Probe Focuses On Fuel Tank Investigators Exploring Possibility Of Boeing 747 Mechanical Failure

Washington Post

Safety investigators are exploring whether the nearly empty center fuel tank on Trans World Airlines Flight 800 might have exploded in flight, although so far they have developed no such evidence.

While the FBI’s criminal investigation continues to look for evidence of a possible bomb or missile, National Transportation Safety Board investigators have never stopped asking what mechanical problems might have caused the Boeing 747 to abruptly break up in flight and kill 230 people.

Within that context, the center fuel tank has emerged as a top possibility in some unknown chain of events that could have provided enough energy to tear the plane apart. Navy search vessels also have yet to locate one of the plane’s four jet engines, leaving a catastrophic engine failure as a possible link in the chain.

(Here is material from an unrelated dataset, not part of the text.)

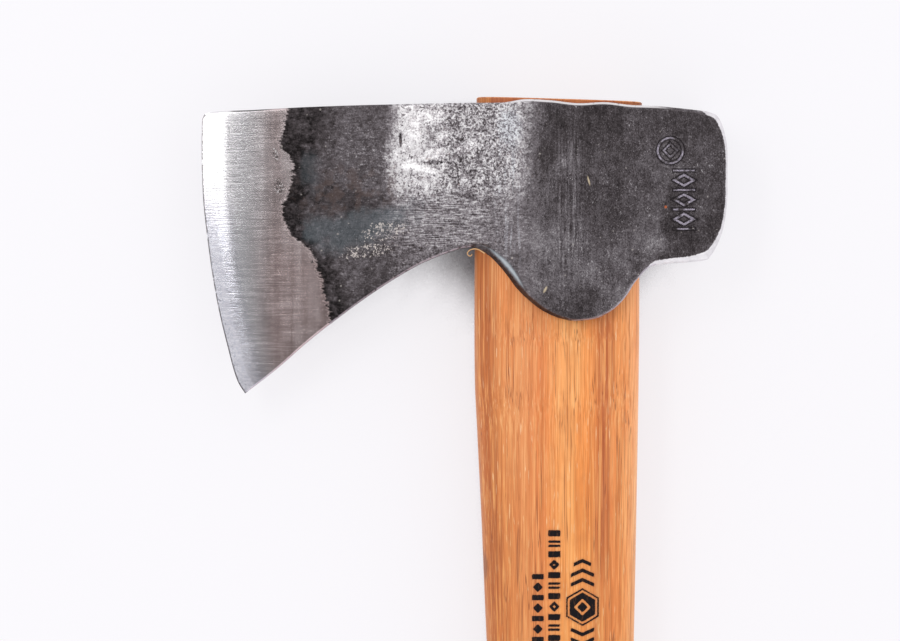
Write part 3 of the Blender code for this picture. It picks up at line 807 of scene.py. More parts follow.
# ------------------------------------------------------------------ materials
def steel_material():
    g = Graph("forged_steel")
    grind, bare, lug = g.attr("grind"), g.attr("bare"), g.attr("lug_strip")
    geo = g.node("ShaderNodeNewGeometry")
    nxyz = g.node("ShaderNodeSeparateXYZ")
    g.link(geo.outputs["Normal"], nxyz.inputs[0])
    cheekward = g.step(g.math("ABSOLUTE", nxyz.outputs[2]), 0.10, 0.35)  # 0 on the narrow walls round the outline
    X, Y = g.x, g.y

    def near(cx, cy, rx, ry, turn=0.0, soft=0.5, wobble=None, amount=0.0):
        """1 inside an ellipse in mm, falling to 0 over a soft border."""
        c, s = math.cos(turn), math.sin(turn)
        dx, dy = g.sub(X, cx), g.sub(Y, cy)
        u = g.mul(g.add(g.mul(dx, c), g.mul(dy, s)), 1 / rx)
        v = g.mul(g.add(g.mul(dy, c), g.mul(dx, -s)), 1 / ry)
        r = g.math("SQRT", g.add(g.mul(u, u), g.mul(v, v)))
        if wobble is not None:
            r = g.add(r, g.mul(wobble, amount))
        return g.step(r, 1 + soft, 1 - soft)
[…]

Sources close to the investigation said Wednesday the two complete engines that have been located appear to be the outboard engines on each wing. Part of another engine has been found. The missing engine was directly abeam of the center fuel tank. If it exploded, debris could have flown into the center tank and possibly sparked an explosion of the vapors in the tank.

The center fuel tank, which can hold up to 12,890 gallons, was left nearly empty the night of the crash because Flight 800 was lightly loaded.

The sources emphasize there is no evidence so far of any problems with either the fuel tanks or the engines. Only about 25 percent of the aircraft has been recovered from the ocean floor, revealing little about a possible cause. On-board recorders show the engines operated normally to the end, and the tapes contain no evidence of fire alarms or other problems other than a split-second loud sound as the recordings end.

At least one of several possible enginedisaster scenarios apparently was eliminated Wednesday when Robert Francis, vice chairman of the safety board, announced that almost the entire right wing of the plane had been found with seven of its eight engine mounts still attached. Failure of these mounts, called fuse pins, have caused two 747 freighter crashes.

The 20,000-pound wing, one of the largest pieces recovered so far, was heavily damaged and showed some evidence of fire, possibly when the plane’s rear portion burst into flame.

As of early Wednesday, no pieces of the center fuel tank itself had been found.